- Information supplied
******************************

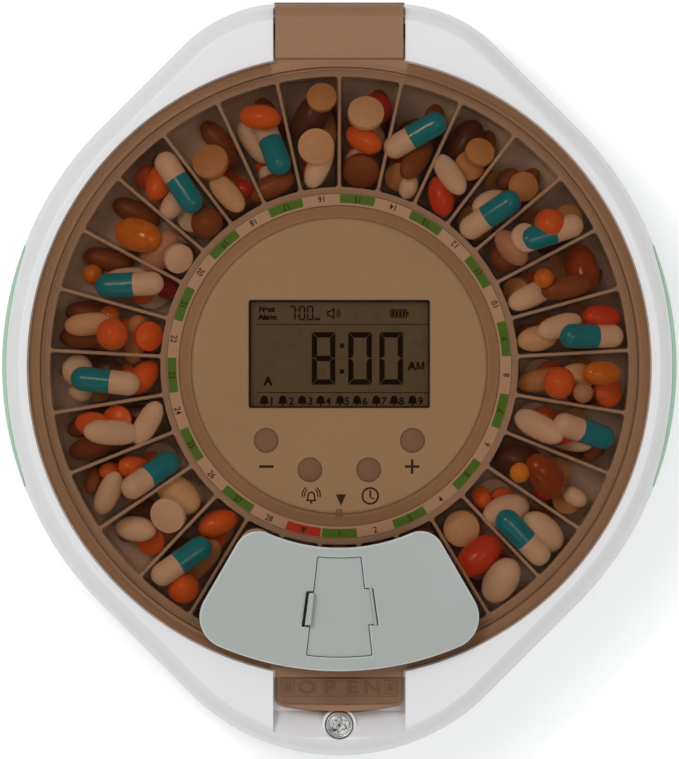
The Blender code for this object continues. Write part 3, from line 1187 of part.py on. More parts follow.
def half_circle(radius, steps=6):
    """Give the half of a circle that lies towards +X."""
    turns = [-math.pi / 2 + math.pi * step / steps for step in range(steps + 1)]
    return [(radius * math.cos(turn), radius * math.sin(turn)) for turn in turns]


def lie_along_x(body, x, y, z, direction):
    """Lay an upright body along X, with its foot at a place."""
    for corner in body.verts:
        across, depth, height = corner.co
        corner.co = (x + direction * height, y + across, z + direction * depth)


def build_power(axis, materials):
    """Build the four cells, their springs and contact plates, and the cover in the underside."""
    foot = CELL_LENGTH - CELL_NUB_LENGTH
    cell_profile = [
        (0, 0), (CELL_RADIUS - CELL_ROUND, 0), (CELL_RADIUS, CELL_ROUND), (CELL_RADIUS, foot - CELL_ROUND),
        (CELL_RADIUS - CELL_ROUND, foot), (CELL_NUB_RADIUS, foot), (CELL_NUB_RADIUS, CELL_LENGTH),
        (0, CELL_LENGTH),
    ]
    for number in range(CELL_COUNT):
        direction = 1 if number % 2 else -1
        cell = turned(cell_profile, SMALL_STEPS)
        lie_along_x(cell, direction * (CONTACT_FACE_X - GAP - CELL_LENGTH), cell_y(number), CELL_Z, direction)
        piece(f"aa_cell_{number + 1}", [cell], materials["cell"], axis)
    build_contact("contact_link_1", -1, 0, 1, 1, materials["steel"], axis)
    build_contact("contact_link_2", -1, 2, 3, 3, materials["steel"], axis)
    build_contact("contact_link_3", 1, 1, 2, 2, materials["steel"], axis)
    build_contact("contact_negative", 1, 0, 0, 0, materials["steel"], axis)
    build_contact("contact_positive", 1, 3, 3, None, materials["steel"], axis)
    cover = centred_box(0, BAY_Y, 2 * COVER_HALF_X, 2 * COVER_HALF_Y, TUB_BOTTOM_Z, COVER_TOP_Z)
    below = TUB_BOTTOM_Z - OVERRUN
    grip_top = TUB_BOTTOM_Z + COVER_GRIP_DEPTH
    grips = []
    for number in range(COVER_GRIP_COUNT):
        y = BAY_Y - COVER_HALF_Y + COVER_GRIP_INSET + number * COVER_GRIP_PITCH
        grips.append(centred_box(0, y, COVER_GRIP_WIDTH, COVER_GRIP_DEPTH, below, grip_top))
    place = (0, COVER_AXIS_Y, COVER_AXIS_Z)
    piece("battery_cover", [cover], materials["white"], axis, [("DIFFERENCE", grips)], place)


def cell_y(number):
    """Give a cell's place across the bay."""
    return BAY_Y + (number - (CELL_COUNT - 1) / 2) * CELL_PITCH


def build_contact(name, side, first, last, sprung, material, axis):
    """Build a contact plate over one or two cell ends, with a coil where it presses on a cell's flat end."""
    middle = side * (CONTACT_FACE_X + CONTACT_THICKNESS / 2)
    y_low = cell_y(first) - CONTACT_WIDTH / 2
    y_high = cell_y(last) + CONTACT_WIDTH / 2
    thin = CONTACT_THICKNESS / 2
    low = CELL_Z - CONTACT_WIDTH / 2
    plate = box(middle - thin, middle + thin, y_low, y_high, low, low + CONTACT_WIDTH)
    steps = []
    if sprung is not None:
        spring = coil(SPRING_WIDE, SPRING_NARROW, SPRING_LENGTH, SPRING_TURNS, SPRING_WIRE)
        lie_along_x(spring, side * (CONTACT_FACE_X + SPRING_SEAT), cell_y(sprung), CELL_Z, -side)
        steps.append(("UNION", [spring]))
    piece(name, [plate], material, axis, steps)


def coil(wide, narrow, length, turns, wire, steps=8):
    """Make a tapering coil of square wire that climbs along Z from its wide end."""
    count = turns * steps
    rings = []
    for step in range(count + 1):
        share = step / count
        angle = 2 * math.pi * turns * share
        radius = wide + (narrow - wide) * share
        height = wire + (length - 2 * wire) * share
        ring = []
        for outward, upward in ((-wire, 0), (0, -wire), (wire, 0), (0, wire)):
            reach = radius + outward
            ring.append((reach * math.cos(angle), reach * math.sin(angle), height + upward))
        rings.append(ring)
    return loft(rings)


def build_fasteners(axis, materials):
    """Build the hinge pin, the feet and the four kinds of screw."""
    pin_half = NOTCH_HALF + HINGE_PIN_GRIP
    pin = rod((-pin_half, HINGE_Y, HINGE_Z), (pin_half, HINGE_Y, HINGE_Z), HINGE_PIN_RADIUS)
    piece("hinge_pin", [pin], materials["steel"], axis)
    foot_top = TUB_BOTTOM_Z + FOOT_SINK - GAP
    for number, (x, y) in enumerate(foot_places(), start=1):
        foot = cylinder(x, y, FOOT_RADIUS, 0.0, foot_top, MIDDLE_STEPS)
        piece(f"rubber_foot_{number}", [foot], materials["rubber"], axis)
    motor_size = (SMALL_SCREW[0], SMALL_SCREW[1], SMALL_SCREW[2], MOTOR_SCREW_LENGTH)
    ears = [(side * EAR_REACH, GEARBOX_Y) for side in (-1, 1)]
    kinds = (
        ("case_screw", mirrored_places(CASE_SCREW_PLACES), CASE_SCREW, TUB_BOTTOM_Z + HEAD_POCKET - GAP, 1),
        ("hub_screw", rib_places(HUB_SCREW_RING), SMALL_SCREW, DECK_BOTTOM_Z - GAP, 1),
        ("board_screw", rib_places(BOARD_SCREW_RING), SMALL_SCREW, BOARD_TOP_Z + GAP, -1),
        ("motor_screw", ears, motor_size, GEARBOX_TOP_Z - EAR_THICKNESS - GAP, 1),
    )
    for name, places, size, seat, direction in kinds:
        for number, (x, y) in enumerate(places, start=1):
            piece(f"{name}_{number}", [screw(x, y, size, seat, direction)], materials["steel"], axis)


def build_day_ring(axis, material):
    """Build the numbered ring that lies in the tray's inner seat."""
    low = TRAY_TOP_Z - RING_THICKNESS - RING_SINK + GAP
    high = TRAY_TOP_Z - RING_SINK + GAP
    inner = TRAY_INNER + GAP
    outer = RING_OUTER - GAP
    profile = [(inner, low), (outer, low), (outer, high), (inner, high)]
    piece("day_ring", [turned(profile, 2 * COMPARTMENT_COUNT)], material, axis)


def build():
    """Build every piece about the tray's axis."""
    clear_scene()
    axis = empty("tray_axis", (0, 0, 0))
    axis.location = (0, AXIS_Y, 0)
    lid_axis = empty("lid_hinge_axis", (0, HINGE_Y, HINGE_Z), axis)
    white = finish("white_shell", (0.74, 0.75, 0.75), 0.42)
    grey = finish("grey_plate", (0.36, 0.39, 0.37), 0.45)
    brown = finish("brown_clear", (0.30, 0.17, 0.09), 0.12, 0.0, 0.45)
    steel = finish("steel", (0.55, 0.55, 0.56), 0.32, 1.0)
    lock_metal = finish("lock_metal", (0.50, 0.50, 0.50), 0.28, 1.0)
    materials = {
        "white": white,
        "steel": steel,
        "bezel": finish("hub_bezel", (0.56, 0.57, 0.50), 0.45),
        "face": finish("hub_face", (0.68, 0.70, 0.60), 0.40),
        "clear": finish("clear_window", (0.60, 0.64, 0.60), 0.08, 0.0, 0.35),
        "display": finish("display", (0.20, 0.22, 0.20), 0.30),
        "board": finish("green_board", (0.02, 0.15, 0.06), 0.50),
        "black": finish("black_plastic", (0.02, 0.02, 0.02), 0.45),
        "button": finish("grey_rubber", (0.43, 0.40, 0.39), 0.60),
        "cell": finish("cell_sleeve", (0.05, 0.05, 0.06), 0.35),
        "rubber": finish("foot_rubber", (0.05, 0.05, 0.05), 0.80),
    }
    build_upper_shell(axis, white)
    build_base_tub(axis, white)
    grip = finish("green_grip", (0.47, 0.68, 0.52), 0.55)
    piece("side_grip_right", [grip_body(1, 0.0)], grip, axis)
    piece("side_grip_left", [grip_body(-1, 0.0)], grip, axis)
    build_hub(axis, materials)
    build_pill_tray(axis, finish("white_tray", (0.75, 0.74, 0.70), 0.40))
    build_day_ring(axis, finish("ring_card", (0.70, 0.70, 0.62), 0.55))
    build_drive(axis, steel, materials["black"], finish("acetal_gear", (0.80, 0.79, 0.74), 0.40))
    build_lid(lid_axis, brown)
    build_dispenser_plate(lid_axis, grey)
    build_dispensing_door(lid_axis, grey)
    build_lock(axis, lock_metal)
    build_power(axis, materials)
    build_fasteners(axis, materials)


build()
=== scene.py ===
"""Dressed model of a round electronic pill box: turning tray under a smoky lid, display hub, grips and lock.

Every shape is drawn in millimetres about the tray's upright axis, and one function moves it into the frame.
"""
import logging
import math
from dataclasses import dataclass
from enum import Enum
from typing import Callable, Iterable, Sequence

import bmesh
import bpy
from mathutils import Matrix, Vector


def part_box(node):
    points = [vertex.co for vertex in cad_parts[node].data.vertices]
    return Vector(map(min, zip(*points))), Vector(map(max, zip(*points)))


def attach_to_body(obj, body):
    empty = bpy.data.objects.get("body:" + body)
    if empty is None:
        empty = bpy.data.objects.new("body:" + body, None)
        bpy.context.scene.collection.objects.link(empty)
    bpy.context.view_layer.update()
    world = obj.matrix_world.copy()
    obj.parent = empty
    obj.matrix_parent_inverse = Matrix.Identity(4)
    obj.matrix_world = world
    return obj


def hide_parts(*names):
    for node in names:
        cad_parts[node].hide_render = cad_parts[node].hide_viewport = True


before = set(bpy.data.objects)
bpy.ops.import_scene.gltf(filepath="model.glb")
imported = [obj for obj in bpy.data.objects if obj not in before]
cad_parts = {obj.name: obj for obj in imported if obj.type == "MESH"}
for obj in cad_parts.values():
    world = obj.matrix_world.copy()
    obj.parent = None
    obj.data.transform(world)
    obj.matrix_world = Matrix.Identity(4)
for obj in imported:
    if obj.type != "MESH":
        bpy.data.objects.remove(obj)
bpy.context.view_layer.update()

LOG = logging.getLogger("pill_box")
Point = tuple[float, float]
MM = 0.001
AXIS_Y_MM = 4.2
TAU = 2 * math.pi
CELLS = 29
CELL_TURN = TAU / CELLS


# Colour and nodes

def linear(code: str) -> tuple[float, float, float, float]:
    """Turn an sRGB hex value into a linear colour.

    Args:
        code: six hex digits.

    Returns:
        Linear red, green, blue and an alpha of 1.
    """
    parts = [int(code[index:index + 2], 16) / 255 for index in (0, 2, 4)]
    return (*[part / 12.92 if part <= 0.04045 else ((part + 0.055) / 1.055) ** 2.4 for part in parts], 1.0)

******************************

- Exercise prompt
Repeat, word for word, the lines from the opening of the material through the line containing "corner.co = (x".

- Finished answer
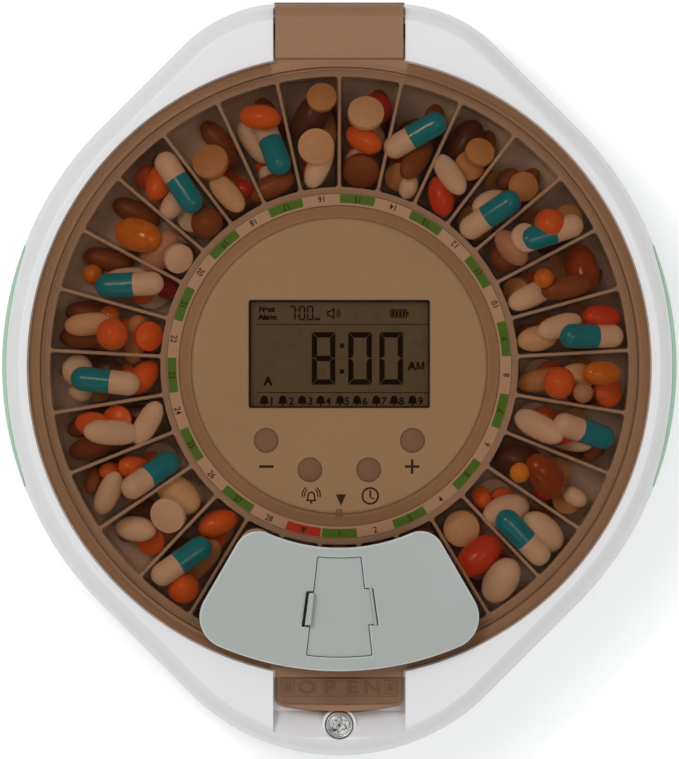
The Blender code for this object continues. Write part 3, from line 1187 of part.py on. More parts follow.
def half_circle(radius, steps=6):
    """Give the half of a circle that lies towards +X."""
    turns = [-math.pi / 2 + math.pi * step / steps for step in range(steps + 1)]
    return [(radius * math.cos(turn), radius * math.sin(turn)) for turn in turns]


def lie_along_x(body, x, y, z, direction):
    """Lay an upright body along X, with its foot at a place."""
    for corner in body.verts:
        across, depth, height = corner.co
        corner.co = (x + direction * height, y + across, z + direction * depth)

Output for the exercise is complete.